Mutasavvıf şâir Gülbaba, 23 Eylül 1541 târihinde Budin Seferi sırasında, Fethiye Câmii’nde cemaatle namaz kılarken ebedî âleme intikal etti.
Evliya Çelebi’nin, babasından naklen verdiği bilgiye göre, bir Bektâşî dervişi olan Gülbaba, Amasya’nın Merzifon ilçesinde doğmuştur. Asıl adı Câfer’dir. Hazret-i Hasan neslindendir. Fâtih Sultan Mehmed Han, Sultan ikinci Beyazıd Han, Yavuz Sultan Selim Han ve Kanuni Sultan Süleyman Han dönemlerinde birçok savaşa katılmıştır. Budin Seferi’ne de Kanuni Sultan Süleyman Han’ın dâveti üzerine katıldığı belirtilmektedir. Bir rivâyete göre de savaş sırasında şehit düşmüştür. Gülbaba hakkında başka rivâyetler de vardır. O’nun gerçekte ordu komutanı bir paşa olduğu, savaş sırasında şehit düştüğü, askerleri tarafından şehit düştüğü yerde toprağa verildiği ve mezarının etrafını gül fidanlarıyla donattığı, bu sebeple Gülbaba olarak anıldığı ... hakkında söylenen rivâyetlerden biridir. Şurası bir gerçektir: Gülbaba mübârek bir zattır. Ölümünden yıllar sonra bile, ister Müslüman olsun ister Hıristiyan... çevre halkı tarafından çok sevilmiş, sayılmış ve mezarı dâima yeni gül fidanlarıyla donatılmıştır. 1543 -1548 yıllarında Budin Beylerbeyi olan Yahya Paşazâde Mehmet Paşa, Gülbaba olarak anılan mübârek zâtın mezarı üzerine bir türbe yaptırdı. Gülbaba Türbesi ve Tekkesi böylece oluştu. Türbe, Macaristan’daki Türkler başta olmak üzere birçok Müslüman’ın ziyâretgâhı olarak asırlar boyu ayaktadır.
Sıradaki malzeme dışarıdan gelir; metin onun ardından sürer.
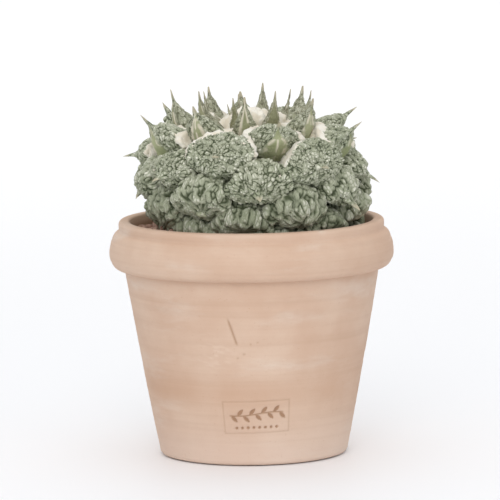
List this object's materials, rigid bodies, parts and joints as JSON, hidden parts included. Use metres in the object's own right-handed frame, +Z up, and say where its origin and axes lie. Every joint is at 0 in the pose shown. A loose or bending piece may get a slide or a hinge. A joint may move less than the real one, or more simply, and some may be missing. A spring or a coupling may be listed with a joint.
{
  "type": "potted cactus",
  "caption": "Round warty cactus with spirals of pointed wrinkled tubercles and a woolly crown, in a tapered terracotta pot with a rolled rim.",
  "frame": {"origin": "centre of the pot's foot, on the plane that the pot stands on", "axes": "+Z up along the pot's axis; -Y is the stamped front that faces the viewer, +X is the viewer's right"},
  "size_m": [0.1504, 0.1504, 0.1962],
  "materials": {
    "terracotta": "matte",
    "earth": "matte",
    "lava_gravel": "matte",
    "green_flesh": "matte",
    "warty_skin": "matte",
    "cream_wool": "matte"
  },
  "bodies": {
    "root": {"crown_wool": "cream_wool", "gravel": "lava_gravel", "pot": "terracotta", "soil": "earth", "stem_with_taproot": "green_flesh", "tubercle_01": "warty_skin", "tubercle_02": "warty_skin", "tubercle_03": "warty_skin", "tubercle_04": "warty_skin", "tubercle_05": "warty_skin", "tubercle_06": "warty_skin", "tubercle_07": "warty_skin", "tubercle_08": "warty_skin", "tubercle_09": "warty_skin", "tubercle_10": "warty_skin", "tubercle_11": "warty_skin", "tubercle_12": "warty_skin", "tubercle_13": "warty_skin", "tubercle_14": "warty_skin", "tubercle_15": "warty_skin", "tubercle_16": "warty_skin", "tubercle_17": "warty_skin", "tubercle_18": "warty_skin", "tubercle_19": "warty_skin", "tubercle_20": "warty_skin", "tubercle_21": "warty_skin", "tubercle_22": "warty_skin", "tubercle_23": "warty_skin", "tubercle_24": "warty_skin", "tubercle_25": "warty_skin", "tubercle_26": "warty_skin", "tubercle_27": "warty_skin", "tubercle_28": "warty_skin", "tubercle_29": "warty_skin", "tubercle_30": "warty_skin", "tubercle_31": "warty_skin", "tubercle_32": "warty_skin", "tubercle_33": "warty_skin", "tubercle_34": "warty_skin", "tubercle_35": "warty_skin", "tubercle_36": "warty_skin", "tubercle_37": "warty_skin", "tubercle_38": "warty_skin", "tubercle_39": "warty_skin", "tubercle_40": "warty_skin", "tubercle_41": "warty_skin", "tubercle_42": "warty_skin", "tubercle_43": "warty_skin", "tubercle_44": "warty_skin", "tubercle_45": "warty_skin", "tubercle_46": "warty_skin", "tubercle_47": "warty_skin", "tubercle_48": "warty_skin", "tubercle_49": "warty_skin", "tubercle_50": "warty_skin", "tubercle_51": "warty_skin", "tubercle_52": "warty_skin", "tubercle_53": "warty_skin", "tubercle_54": "warty_skin", "tubercle_55": "warty_skin"}
  },
  "joints": []
}
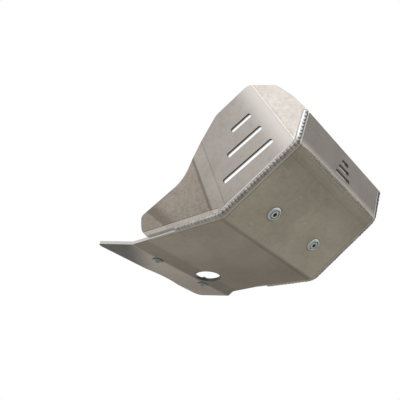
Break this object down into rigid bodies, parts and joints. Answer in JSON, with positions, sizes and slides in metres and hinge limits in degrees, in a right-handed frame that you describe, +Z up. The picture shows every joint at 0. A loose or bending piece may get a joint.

Gülbaba, Macarların edebiyat hayatına da girmiştir. Hakkında hikâyeler, şiirler, makaleler ve bir tiyatro eseri yazılmıştır. Türbe, 1885 yılında Macarlar tarafından tâmir ettirilmiştir. 1926 - 1927 yıllarında Budapeşte’de baş şehbender olarak görevli bulunan tanınmış hikâyecimiz Müftüoğlu Ahmet Hikmet, türbenin içini İstanbul’dan getirttiği seccadelerle döşemiştir. Macaristan’da Komünistlerin iktidarda bulunduğu dönemlerde büyük ölçüde tahrip edilen türbe, yine Macaristan hükümeti tarafından son olarak 1960 yılında yeniden tâmir edilmiş, türbenin meydana çıkması için târihî değer taşımasına rağmen, etrafındaki su kemeri ve sütunları kaldırılmıştır. Türk hükümeti de 1973 yılında buraya sanduka örtüsü, halı, şamdan ve el yazması levhalar göndermek suretiyle iç dekorasyonu tamamlamıştır.